Beyond these sectors the impact of a Labour government appears relatively limited in scope, with most companies that we have spoken to expecting no changes to the status-quo. What is likely to have a much more material impact across a broader range of UK companies and sectors will be the path of interest rates. With political noise now fading into the background somewhat, the focus can now turn to the Monetary Policy Committee meeting on August 1st, where the market currently expects the first rate cut to be announced.

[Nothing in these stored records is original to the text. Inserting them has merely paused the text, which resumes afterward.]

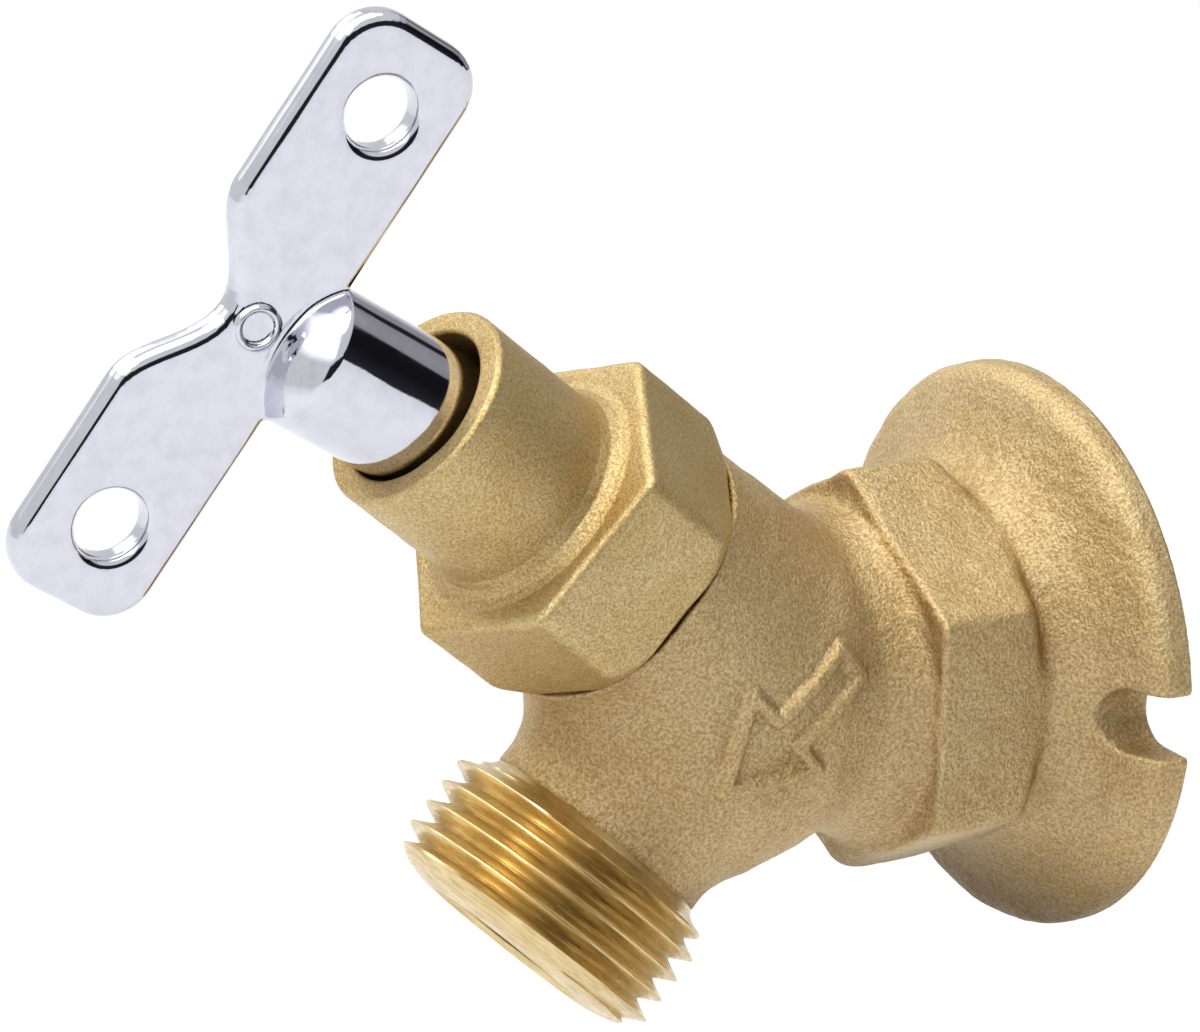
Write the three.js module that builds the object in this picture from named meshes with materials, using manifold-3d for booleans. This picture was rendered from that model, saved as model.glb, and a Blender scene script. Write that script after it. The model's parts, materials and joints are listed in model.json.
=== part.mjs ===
// Loose-key (lock-shield) hose bib, in millimetres.
//
// Frame: the origin is the centre of the wall flange's back face, on the inlet's axis.
// The wall is the plane y = 0, the valve stands out from it along -Y, +Z is up and +X is to the right of
// someone who faces the wall. Three axes lie in the plane x = 0: the inlet's along -Y, the bonnet's, which
// rises away from the wall, and the outlet's, which falls away from it. Each is the local +Z of its own frame.

import * as THREE from "three";
import { mergeVertices } from "three/addons/utils/BufferGeometryUtils.js";
import Module from "manifold-3d";

const wasm = await Module();
wasm.setup();

// ---------------------------------------------------------------- driving dimensions

const DEG = Math.PI / 180;
const TURN = 2 * Math.PI;
const GAP = 0.3; // between pieces that touch on the real valve
const PAST = 1; // how far a cut runs past the face it opens

// Where the bonnet's and the outlet's axes cross the inlet's axis, and how steeply they leave it.
const BONNET_AXIS = { fromWall: 27.45, elevation: 40.28 };
const OUTLET_AXIS = { fromWall: 34.48, elevation: -46.09 };

// The wall flange: a bell that runs from a thin rim into the hub behind the wrench hex.
const FLANGE = {
  radius: 25.9,
  slotWidth: 5.8,
  slotEnd: 19.2, // how near to the axis the slot's round end comes
  bell: [
    [25.9, 0],
    [25.9, 2.0],
    [25.4, 2.9],
    [24.4, 3.6],
    [21.6, 4.7],
    [19.6, 5.7],
    [18.0, 7.1],
    [16.9, 8.7],
    [16.4, 10.2],
  ],
};
const HEX = { cornerRadius: 19.31, back: 9.5, front: 20.3, chamfer: 30, chamferFrom: 16.7 };
// The round body in front of the hex: [radius, distance from the wall].
const BARREL = [
  [14.6, 19.3],
  [14.6, 21.2],
  [13.9, 23.2],
  [13.4, 25.4],
  [13.5, 28],
  [13.9, 31],
  [13.9, 33],
];
const GLOBE_RADIUS = 14.2;

// 3/4 in pipe socket: 14 threads an inch, tapering 1 in 16.
const INLET_THREAD = { minor: 12.15, major: 13.2, pitch: 1.814, crest: 0.35, depth: 12.5, taper: 1 / 32 };
const INLET_RELIEF = { radius: 12.0, end: 16.5 };
const INLET_PASSAGE = { radius: 6.5, drop: 2, end: 26 };

// The bonnet neck, measured along the bonnet's axis.
const NECK = { radius: 13.2, top: 21.1, threadRoot: 10.4, rim: 27.9 };
const CHAMBER = { radius: 8.8, floor: 2.6, top: 17.5 };
const SEAT = { port: 5.2, lipRadius: 6.7, height: 4.6, pillarFoot: -14, portFoot: -8 };

// The outlet: [radius, distance along the outlet's axis] of the cast neck, then 3/4-11.5 NH hose thread.
const OUTLET_NECK = [
  [13.2, 0],
  [12.7, 7],
  [11.6, 10.5],
  [10.8, 13],
  [10.6, 15.6],
];
const HOSE_THREAD = {
  crestRadius: 13.49,
  rootRadius: 11.75,
  pitch: 2.209,
  crest: 0.32,
  start: 16.2,
  end: 26.8,
  startsAt: 0.414, // of a turn, counted from the side nearest the wall
};
// The rounded end: [radius, distance along the outlet's axis], out to the hose washer's flat face.
const OUTLET_END = [
  [11.75, 26.8],
  [11.2, 27.3],
  [10.2, 27.7],
];
const OUTLET_BORE = { radius: 8, start: -3 };

// Neck and nut thread, and the coarse thread that lifts the stem.
const NECK_THREAD = { crestRadius: 11.0, pitch: 1.6, crest: 0.3, start: 23.2, end: 26.6 };
const STEM_THREAD = { crestRadius: 8.15, rootRadius: 7.1, pitch: 2.117, crest: 0.4, start: 14.5, end: 22 };
const THREAD_CLEARANCE = 0.18;

// The bonnet nut, measured along the bonnet's axis.
const NUT = {
  cornerRadius: 15.08,
  cornerAngle: -36.17,
  bottom: 21.4,
  chamferRadius: 13.25,
  chamferHeight: 1.95,
  top: 32.95,
  shieldFillet: [
    [11.3, 32.95],
    [10.5, 33.2],
    [9.85, 33.8],
    [9.55, 34.6],
    [9.47, 35.5],
  ],
  shieldBore: 7.21,
  rim: 47.69,
  shoulder: 30.4,
  packingBore: 8.0,
  ceiling: 37.0,
  stemHole: 4.5,
  floor: 38.3,
};

// The stem and what it carries.
const STEM = { shaft: 4.1, holderRadius: 7.0, lip: 6.6, holderFloor: 7.9, holderTop: 12, waist: 5, squareFoot: 39.2 };
const STEM_SQUARE = { side: 6.35, top: 46.4, edgeBevel: 0.4 };
const SEAT_WASHER = { radius: 6.3, hole: 2.2, bottom: SEAT.height + GAP };
const WASHER_SCREW = { shank: 1.9, headRadius: 3.3, headHeight: 1.4, slot: 0.9, slotDepth: 0.7, end: 13 };
const SCREW_HOLE = { radius: 2.2, end: 13.6 };

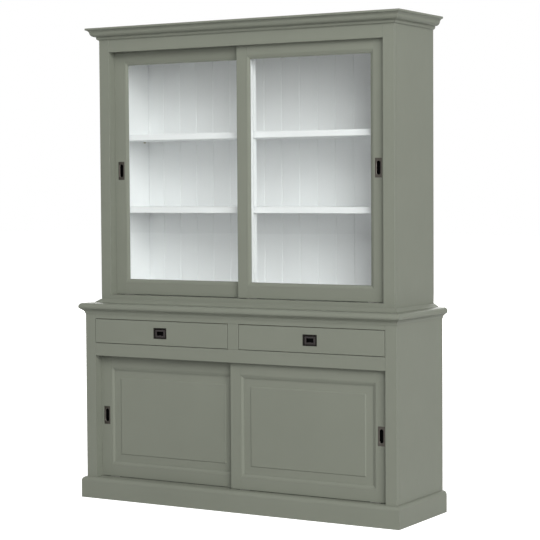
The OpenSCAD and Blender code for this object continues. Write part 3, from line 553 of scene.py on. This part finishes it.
class FinishBook:
    """Makes each material once and hands it out by name."""

    def __init__(self) -> None:
        """Open the book with nothing made yet."""
        self.made: dict[str, bpy.types.Material] = {}

    def take(self, finish: Finish) -> bpy.types.Material:
        """Give a finish's material.

        Args:
            finish: The finish.

        Returns:
            The material, made on first use.
        """
        if finish.name not in self.made:
            self.made[finish.name] = finish.material()
        return self.made[finish.name]

    def paint(self, grain: Grain) -> bpy.types.Material:
        """Give the outside's grey-green paint, brushed along a direction."""
        name = f"grey_green_paint_{grain.name.lower()}"
        return self.take(PaintFinish(name, GREY_GREEN, grain))

    def white(self, grain: Grain) -> bpy.types.Material:
        """Give the inside's white paint, brushed along a direction."""
        return self.take(PaintFinish(f"white_paint_{grain.name.lower()}", WHITE, grain))

    def timber(self, grain: Grain) -> bpy.types.Material:
        """Give bare timber with its grain along a direction."""
        return self.take(TimberFinish(f"timber_{grain.name.lower()}", grain))

    def plate(self) -> bpy.types.Material:
        """Give the rubbed bronze of the door pulls' plates."""
        return self.take(BronzeFinish("rubbed_bronze", dark=(0.070, 0.064, 0.055),
                                      rubbed=(0.28, 0.255, 0.215)))

    def ring(self) -> bpy.types.Material:
        """Give the oiled bronze of the drawers' rings."""
        return self.take(BronzeFinish("oiled_bronze", dark=(0.040, 0.036, 0.035),
                                      rubbed=(0.15, 0.13, 0.12)))

    def backplate(self) -> bpy.types.Material:
        """Give the darker bronze of the plates behind the rings."""
        return self.take(BronzeFinish("dark_bronze", dark=(0.012, 0.011, 0.009),
                                      rubbed=(0.07, 0.065, 0.055)))

    def cup_shade(self) -> bpy.types.Material:
        """Give near-black bronze as painted shade for the inside of the pulls' cups."""
        # Near-black and without sheen: painted shade standing in for the cup's deep
        # hollow
        return self.take(BronzeFinish("painted_cup_shade", dark=(0.002, 0.002, 0.002),
                                      rubbed=(0.006, 0.006, 0.006), metallic=0.0,
                                      sheen=0.02))

    def glass(self) -> bpy.types.Material:
        """Give the doors' glass."""
        return self.take(GlassFinish("clear_glass"))

    def nylon(self) -> bpy.types.Material:
        """Give the glides' nylon."""
        return self.take(PlainFinish("nylon", (0.72, 0.71, 0.66), metallic=0.0,
                                     roughness=Span(0.40, 0.53)))

    def brass(self) -> bpy.types.Material:
        """Give the shelf pins' dull brass."""
        return self.take(PlainFinish("turned_brass", (0.52, 0.44, 0.31), metallic=1.0,
                                     roughness=Span(0.33, 0.46)))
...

UK Stock Market Reform: Labour's Plan to Boost Domestic Investments

Beyond sectors and companies, there have also been positive signs on the political front relating to much needed UK stock market reform. For many years the UK has been ‘cheap’ – trading at ever widening valuation multiple discounts both to its own long-run historical averages as well as relative to other major equity markets – as net flows into UK equities have been stuck in negative territory. The key question is what will be the catalyst for change? A positive first step was the announcement of the British ISA in the September budget, but a more important catalyst, in our view, is the commitment in the Labour Party Manifesto to increase investment by UK pension funds in the domestic stock market. UK pension funds are an outlier on the global stage for the percentage of investments they hold in their home market, with the 2023 Capital Market Industry Taskforce (CMIT) report highlighting that UK pension investment in UK equities had collapsed by 89% over the last 25 years, representing a withdrawal of £1.9trn from UK equities. If Labour is successful in reversing this capital flow dynamic through political intervention, perhaps the long running UK equity market discount could be reversed.